Johnson, who is committed to Illinois, is a south suburban native. He helped lead Washington Junior High in Riverdale, which is just three miles from Thornton, to a state championship in eighth grade. But he opted to attend St. Rita as a freshman where he emerged as the No. 1 prospect in Illinois and a consensus top 75 player nationally. 

Johnson said he chose to go to St. Rita out of eighth grade because it was “bigger than just basketball.” He had a strong relationship with the St. Rita coaches and welcomed an opportunity to be in new surroundings. 

“I really wanted to go there and learn how to deal with different people and be part of a diverse community,” Johnson said.

But with all that has transpired at St. Rita this spring, the situation was nearly untenable, especially with the neighborhood school he grew up near as an option. 

Throw in the fact Johnson plays for Thornton coach Tai Streets in the spring and summer as a member of Meanstreets, and the move made sense. 

The move that didn’t make sense to Johnson was going the prep school route. The prep schools hounded Johnson and his family. But playing high school basketball in his hometown, leaving a legacy that he’s started, remains important to him. He simply says prep school wasn’t for him. 

“I’m not a big fan of leaving and doing the prep school stuff,” Johnson said. “I know they tell you it’s to get ready for college. But I feel like it’s about how hard you work. I’m confident in myself, my trainers and coaches to develop and get me ready. I don’t have to go across the country to do that. I have faith in what we can do right here.

“I am trying to set a tone. Everyone doesn’t have to leave to be great or reach their goals.”

The draw of playing close to home is big for Johnson; it’s a big reason he chose Illinois early in the recruiting process. But even he admits playing for a high school in your hometown is a special and different experience –– and one that won’t be there forever.

“You never know when you’re going to be able to play in your home city again,” Johnson said. “I only get to play in the Chicago area one time in college when Illinois plays at Northwestern. And let’s say I don’t get drafted, or if I do I don’t get drafted by the Bulls. You never know when you can play right at home in front of your family and friends every single game. I’m a big believer in enjoying the moment. You don’t want to get so caught up in living in the future.”

Now Johnson will try to resuscitate a Thornton program that finished with an uncharacteristic 14-12 record a year ago while finishing fourth in the Southland Conference. The addition of a player like Johnson, the No. 1 senior in the state next season, will instantly lift the Wildcats into the preseason top 25. 

Streets knows what he’s getting. The veteran coach has had one-year star transplants before, including Alonzo Verge in 2016-17 and Ty Rodgers last season. But beyond the talent, Johnson’s former coach, Roshawn Russell, appreciates his coachability.

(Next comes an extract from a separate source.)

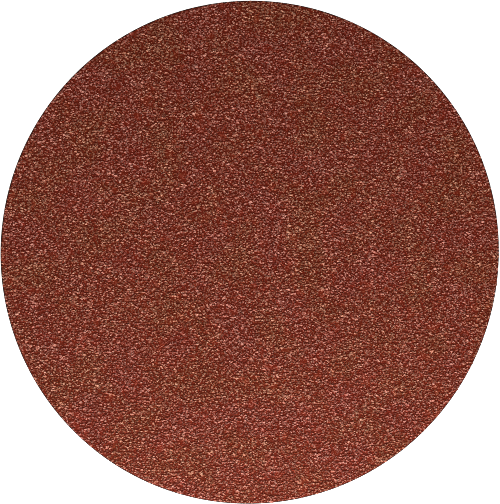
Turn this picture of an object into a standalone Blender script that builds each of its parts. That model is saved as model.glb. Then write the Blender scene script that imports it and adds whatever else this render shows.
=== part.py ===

“He’s mature beyond his years,” said the former St Rita coach. “He never complains. Not once has he ever complained about anything.”

Russell also loves the star player’s work ethic. Russell, who is now an assistant coach at St. Laurence, and Johnson talked –– and continue to talk –– regularly. But every time the coach hits him up on the phone, Johnson always has to go.

“We talk a lot,” Russell said. “But it’s always ‘I have to get in the gym. I have to get to the weight room.’ He so consistent with his work ethic. He wants it. He’s hungry.”

What strikes you with Johnson is he simply looks the part. The 6-8, 215-pound big man is a physical specimen. He runs the floor, foes bounce off of him and he’s still a vertical athlete at his size. 

His offensive game continues to evolve and is a work in progress. The jumper and overall offensive feel must improve. But where Johnson makes his mark is with his motor and mindset, which leads to impacting the game defensively, on the glass and as a powerful finisher at the rim. He’s always been about the right things in helping a team. 

With that, Johnson will help you win basketball games. And Thornton is set to win a whole lot more this season.